Frustration.By far the number one complaint that we hear from major gift officers is that they find it very hard to get donors to engage with them. Not to sound flippant, but… “welcome to being a major gift officer.”
There are so many facets of major gift fundraising that are difficult. This is why Richard and I believe it’s the hardest job in the non-profit space. I don’t have to list all the reasons. You know.
It’s a demanding job that requires everything from you.
Most major gift officers at the end of the day are mentally and emotionally drained. One of the most frustrating problems for you is donors who are always elusive. Sometimes it can feel like no one wants to speak to you, write back to you, or see you. And you start to question yourself, wondering if you are bad at this work (or if you have terrible donors).
Neither is the case.
Here are a few thoughts to help you put all this into perspective:

  1. Your donors have busy lives. Very busy. You have to remember that you and your organization are not their #1 priority in life. Right now, at this minute, they may be YOUR #1 priority, but they are not lying awake at night worried they didn’t get back to you.

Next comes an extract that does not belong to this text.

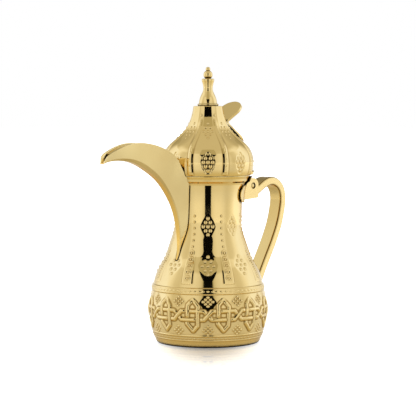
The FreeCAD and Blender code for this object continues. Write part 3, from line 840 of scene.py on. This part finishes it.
def floor():
    """A glossy white table top that brightens away from the pot and its reflection."""
    material, tree, shader = new_material("table_top")
    shader.inputs["Base Color"].default_value = (0.76, 0.76, 0.76, 1)
    shader.inputs["Roughness"].default_value = 0.04
    shader.inputs["IOR"].default_value = 1.55
    place = tree.nodes.new("ShaderNodeTexCoord")
    narrow = tree.nodes.new("ShaderNodeMapping")
    narrow.vector_type = "TEXTURE"
    narrow.inputs["Rotation"].default_value = (0, 0, CAMERA_SIDE)
    narrow.inputs["Scale"].default_value = (1, 1 / SIDEWAYS, 1)
    tree.links.new(place.outputs["Object"], narrow.inputs["Vector"])
    seen = eased(tree, distance(tree, narrow.outputs["Vector"]), 0.05, 0.24)
    seen = math_node(tree, "MULTIPLY_ADD", seen, GLOW_GAIN, GLOW_BY_POT)
    away = distance(tree, place.outputs["Object"])
    lit = ramp(tree, from_camera_side(tree, place.outputs["Object"]),
               [(a / 180, gain) for a, gain in TABLE_GLOW])
    mirrored = math_node(tree, "MULTIPLY", eased(tree, away, 0.12, 0.60), lit)
    mirrored = math_node(tree, "ADD", mirrored, GLOW_BY_POT)
    near = math_node(tree, "SUBTRACT", 1.0, eased(tree, away, 3.0, 9.0))
    mirrored = math_node(tree, "MULTIPLY", mirrored, near)
    ray = tree.nodes.new("ShaderNodeLightPath")
    glow = tree.nodes.new("ShaderNodeMix")
    tree.links.new(ray.outputs["Is Camera Ray"], glow.inputs["Factor"])
    tree.links.new(mirrored, glow.inputs["A"])
    tree.links.new(seen, glow.inputs["B"])
    shader.inputs["Emission Color"].default_value = (1, 1, 1, 1)
    tree.links.new(glow.outputs["Result"], shader.inputs["Emission Strength"])
    corners = [(x * TABLE_SIZE, y * TABLE_SIZE, 0) for x, y in ((-1, -1), (1, -1), (1, 1), (-1, 1))]
    stage_piece("table_top", corners, material)


def front_point(away, turn, height):
    """A point that far from the pot, turned round it from the camera's side."""
    return away * math.cos(CAMERA_SIDE + turn), away * math.sin(CAMERA_SIDE + turn), height


def card(name, brightness, corners):
    """A card that only shows in reflections, with corners from front_point."""
    material, tree, shader = new_material(name)
    shader.inputs["Base Color"].default_value = (0.004, 0.004, 0.004, 1)
    shader.inputs["Specular IOR Level"].default_value = 0.0
    shader.inputs["Emission Color"].default_value = (*brightness, 1)
    shader.inputs["Emission Strength"].default_value = 1.0
    item = stage_piece(name, [front_point(*corner) for corner in corners], material)
    item.visible_camera = False
    item.visible_diffuse = False
    item.visible_shadow = False


def dark_gap():
    """The dark gap by the camera: on the table, flaring above it, and closed by a dim card."""
    near, far, spread, lift = 0.29, 1.6, math.radians(10), 0.001
    card("gap_on_table", (0, 0, 0), [(near, -spread, lift), (far, -spread, lift),
                                     (far, spread, lift), (near, spread, lift)])
    away, foot, middle, top, flare = 0.645, 0.40, 0.60, 1.25, math.radians(23)
    card("gap_flare", (0, 0, 0), [(away, -spread, foot), (away, spread, foot),
                                  (away, flare, middle), (away, -flare, middle)])
    card("gap_closing", (0.50, 0.47, 0.36), [(away, -flare, middle), (away, flare, middle),
                                             (away, flare, top), (away, -flare, top)])


# ---- assembly -----------------------------------------------------------------------------

def finish_piece(piece, body, slot, material, *replaced):
    """Give a new piece its look, hang it on the body it rides on, and hide the parts it stands in
    for.
    """
    piece.data.materials.clear()
    piece.data.materials.append(material)
    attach(piece, body)
    if replaced:
        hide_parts(*replaced)


bpy.context.scene.view_settings.view_transform = "Standard"
camera()
studio()
floor()
dark_gap()

polished = gold("gold_polished")
embossed = gold("gold_embossed", recess=True)
brushed = satin("gold_satin")
# The spout's sides get the brighter, painted-light copy of the satin gold.
spout_side = satin("gold_satin_spout", SPOUT_GOLD_LIT, LIGHT_GOLD)
special = {
    "spout_cheek_left": spout_side, "spout_cheek_right": spout_side,
    "handle_bar": satin("gold_satin_strap", edge=STRAP_EDGE_SHADE, strap=True),
    "spout_keel": satin("gold_satin_fold", edge=FOLD_SHADE_AND_REFLECTION)}
plain_steel = steel("steel_plain")

finish_piece(lid_dome(), "lid", "gold_polished", embossed, "lid_dome")
# Painted shade along the joints of the spout and hinge saddle with the neck.
neck = mark_joints(upper_body(), "spout_cheek_left", "spout_cheek_right", "spout_keel",
                   "hinge_saddle")
finish_piece(neck, "pot", "gold_polished", embossed, "upper_body")
finish_piece(lower_body(), "pot", "gold_polished", embossed, "lower_body")

looks = {"gold_polished": polished, "gold_satin": brushed, "steel_inside": plain_steel}
for part in frame["record"]["subparts"]:
    node = frame["nodes"][part["node"]]
    node.data.materials.clear()
    node.data.materials.append(special.get(part["node"], looks[part["material_slot"]]))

  2. It’s not personal. This is a big one. Richard, our team and I have counseled so many major gift officers who take silence from a donor very personally. This is a fast ticket to burnout. Your job is to continue to reach out in creative ways to engage with your donor. If you’re doing that, that’s all you can do.
  3. Evaluate if what you’re offering has value to the donor. Richard writes about this a lot, and it’s so true. It may be that what you’re communicating to a donor doesn’t have value in their eyes and heart. Check to see what you’re saying to your donor. Does it match their passions and interests? Is it emotional? Does it line up with their previous giving? Are you connecting with them using their preferred type of communication?
  4. Patience and Persistence. I have story after story of major gift officers who are about to lose it with a donor, saying “all hope is lost, the ship is going down, I’m doomed.” Then, all of a sudden, the donor gets back to them and is ready to meet! What happened? The MGO stuck it out and continued to stay at it. Sometimes it takes 7-9 touches to get a donor to respond. Many MGOs jump off at three touches. Don’t be THAT MGO.
  5. Most donors don’t want to engage with you. That’s right. Many MGOs are working with an abundance of unqualified donors on their caseload. No wonder you are knocking your head against a wall. The fact is, only about 1/3 of donors that meet your major gift metric (whatever that is) want a deeper relationship. You’ll increase your engagement level with your portfolio if all of your donors are QUALIFIED. And if they’re not qualified, just understand that you’re going to get a lot of “no’s” and silence. That’s to be expected.
  6. Stay positive. You cannot be successful at major gifts if you have a “Debbie or Donnie Downer” mentality. Seriously. Donors not engaging with you is part of this job. It’s okay, it’s normal. Taking it personally and going down a dark path of negativity will not be sustainable for you.

Major gift fundraising can be a very frustrating job. But when you understand that you aren’t the center of your donor’s universe, and your job is to be creative and help inspire your donors to find joy in their giving, you will be much more successful… and happier.